Tooth Enamel Defects

Bulimia and Acid Reflux

These are very destructive to the enamel. Slowly they erode the enamel away from the teeth at the gum line and sometimes at the back of the teeth where it is not visible. Teeth will slowly get thinner and thinner and chip away very easily. This not only causes esthetic problems- it causes severe functional problems as well. If this destructive process is not corrected the bite can collapse and cause severe jaw problems. If corrected soon enough, bonding can be done to cover exposed areas of teeth.
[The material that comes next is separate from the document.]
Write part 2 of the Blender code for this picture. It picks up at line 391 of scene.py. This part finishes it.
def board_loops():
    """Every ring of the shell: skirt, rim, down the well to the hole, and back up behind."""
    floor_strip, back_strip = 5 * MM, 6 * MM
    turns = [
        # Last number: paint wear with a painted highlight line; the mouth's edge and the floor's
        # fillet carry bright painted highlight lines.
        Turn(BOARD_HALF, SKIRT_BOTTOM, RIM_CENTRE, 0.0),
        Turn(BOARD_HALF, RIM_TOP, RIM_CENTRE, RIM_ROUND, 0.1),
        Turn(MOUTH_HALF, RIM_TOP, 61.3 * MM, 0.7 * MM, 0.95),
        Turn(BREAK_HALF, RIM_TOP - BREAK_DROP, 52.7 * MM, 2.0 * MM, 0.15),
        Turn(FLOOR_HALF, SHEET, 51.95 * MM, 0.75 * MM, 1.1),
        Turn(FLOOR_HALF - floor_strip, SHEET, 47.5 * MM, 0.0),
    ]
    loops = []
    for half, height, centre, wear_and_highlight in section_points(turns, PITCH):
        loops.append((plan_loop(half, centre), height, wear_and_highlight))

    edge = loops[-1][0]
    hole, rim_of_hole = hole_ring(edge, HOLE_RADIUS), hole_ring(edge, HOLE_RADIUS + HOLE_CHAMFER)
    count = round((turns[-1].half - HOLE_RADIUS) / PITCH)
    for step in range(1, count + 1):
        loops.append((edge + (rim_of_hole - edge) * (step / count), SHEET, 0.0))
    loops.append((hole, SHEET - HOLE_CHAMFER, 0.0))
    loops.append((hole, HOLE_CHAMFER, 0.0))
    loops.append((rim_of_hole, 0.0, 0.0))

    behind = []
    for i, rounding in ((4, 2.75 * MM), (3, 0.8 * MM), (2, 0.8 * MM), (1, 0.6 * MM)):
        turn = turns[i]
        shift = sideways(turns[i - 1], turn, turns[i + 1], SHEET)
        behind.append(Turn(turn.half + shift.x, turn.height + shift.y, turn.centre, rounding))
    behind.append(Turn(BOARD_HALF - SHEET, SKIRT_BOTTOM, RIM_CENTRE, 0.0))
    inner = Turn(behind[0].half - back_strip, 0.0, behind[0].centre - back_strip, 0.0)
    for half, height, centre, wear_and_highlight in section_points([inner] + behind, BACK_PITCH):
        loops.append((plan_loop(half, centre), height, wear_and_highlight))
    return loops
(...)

If more than 25% of the tooth has eroded, porcelain veneers need to be designed to protect the underlying dentin and correct the bite problems that may have occurred. Ultimately, the acid level in the mouth has to be regulated by a gastroenterologist.

 

Swimmers

Swimming in overly chlorinated pools can wear away the enamel in people who swim quite frequently (i.e. daily). We have seen severe cases of this. We recommend that you have your teeth checked frequently and letting your dentist know that you swim in a chlorinated pool. Fluoride treatments can be given to help keep the teeth strong and swimming with a well adapted and custom fitted mouth guard can minimize exposure of teeth to chlorine.

 

Enamel/Dentin Hypoplasia

Localized enamel hypoplasia refers to individual teeth that have hypo-plastic, hypo-calcified or hypo-mineralized areas on a tooth resulting from infection or trauma. It can vary from a mild to a severe form in which pitting and irregularity may be extensive in the crown. Developmental (amelogenesis imperfecta), systemic disturbances and nutritional deficiencies during infancy or metabolic disturbances during prenatal or neonatal life can cause hypoplasia. Tetracycline exposure, excessive ingestion of fluoride and high body temperature (fever) has also been implicated in enamel defects. Treatment options include crowns and veneers (if enough enamel remains) to protect the teeth from chipping and breaking as well as to improve overall esthetics, reduce sensitivity and restore function.

 

Soda/Citrus Drink Overuse

One of the ingredients in soda drinks (diet Coke, Pepsi, Mountain Dew, etc) is phosphoric acid. Phosphoric acid is caustic to enamel. Citrus drinks have citric acid in them which is also caustic to enamel. Bathing the mouth in orange juice or soda, especially when sipping it slowly and allowing it to stay in the mouth too long can cause the enamel to slowly wear. Sucking on lemon wedges is also a way to breakdown the enamel on your teeth. If too much breakdown of enamel occurs, we have to consider treatment options to rebuild the lost tooth surface and the resultant sensitivity, loss of function and loss of esthetics.